UNITED STATES
SECURITIES AND EXCHANGE COMMISSION

Washington, D.C. 20549

FORM 8-K

CURRENT REPORT
Pursuant to Section 13 or 15(d) of The Securities Exchange Act of 1934

Date of Report (date of earliest event reported): May 28, 2014

Swift Transportation Company
(Exact name of Registrant as specified in charter)

Delaware
 
001-35007
 
20-5589597
(State or other jurisdiction of incorporation)
 
(Commission File Number)
 
(I.R.S. Employer Identification Number)
2200 South 75th Avenue, Phoenix, Arizona
 
85043
(Address of principal executive offices)
(Zip Code)
Registrant’s telephone number, including area code: (602) 269-9700

N/A
(Former name or former address, if changed since last report)
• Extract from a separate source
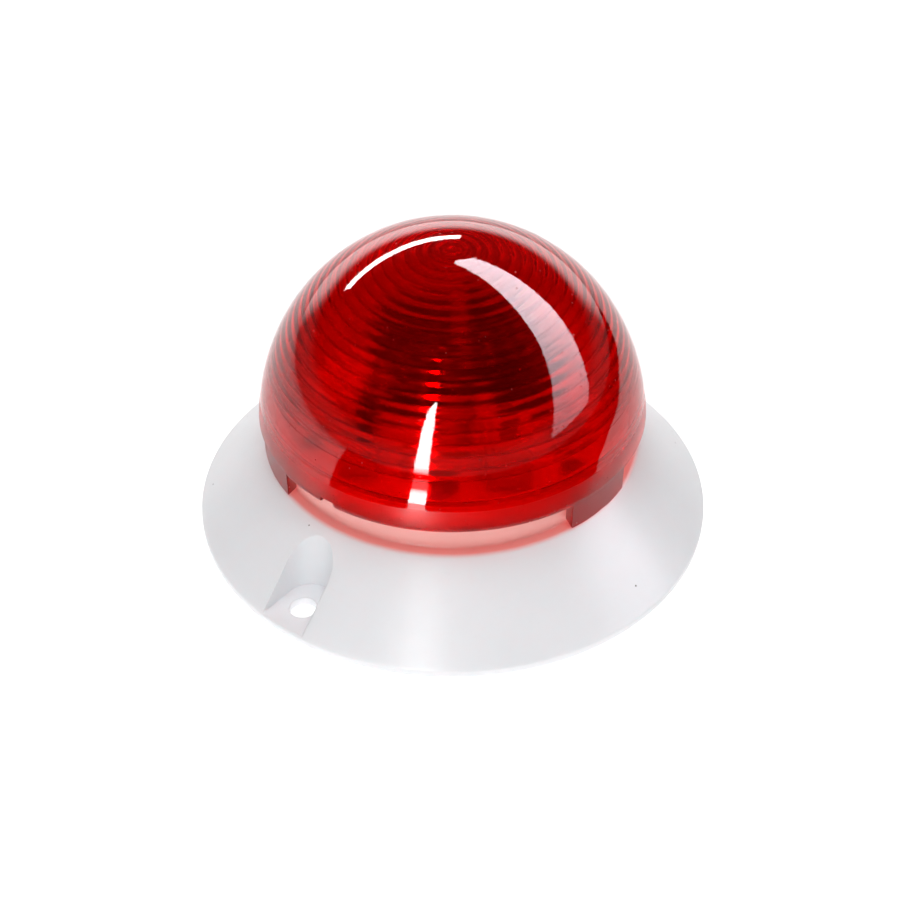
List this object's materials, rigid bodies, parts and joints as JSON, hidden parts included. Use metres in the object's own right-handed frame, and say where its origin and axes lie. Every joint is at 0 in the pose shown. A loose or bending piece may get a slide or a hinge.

Check the appropriate box below if the Form 8-K filing is intended to simultaneously satisfy the filing obligation of the registrant under any of the following provisions:

o
 
Written communications pursuant to Rule 425 under the Securities Act (17 CFR 230.425)
 
 
 
o
 
Soliciting material pursuant to Rule 14a-12 under the Exchange Act (17 CFR 240.14a-12)
 
 
 
o
 
Pre-commencement communications pursuant to Rule 14d-2(b) under the Exchange Act (17 CFR 240.14d-2(b))
 
 
 
o
 
Pre-commencement communications pursuant to Rule 13e-4(c) under the Exchange Act (17 CFR 240.13e-4(c))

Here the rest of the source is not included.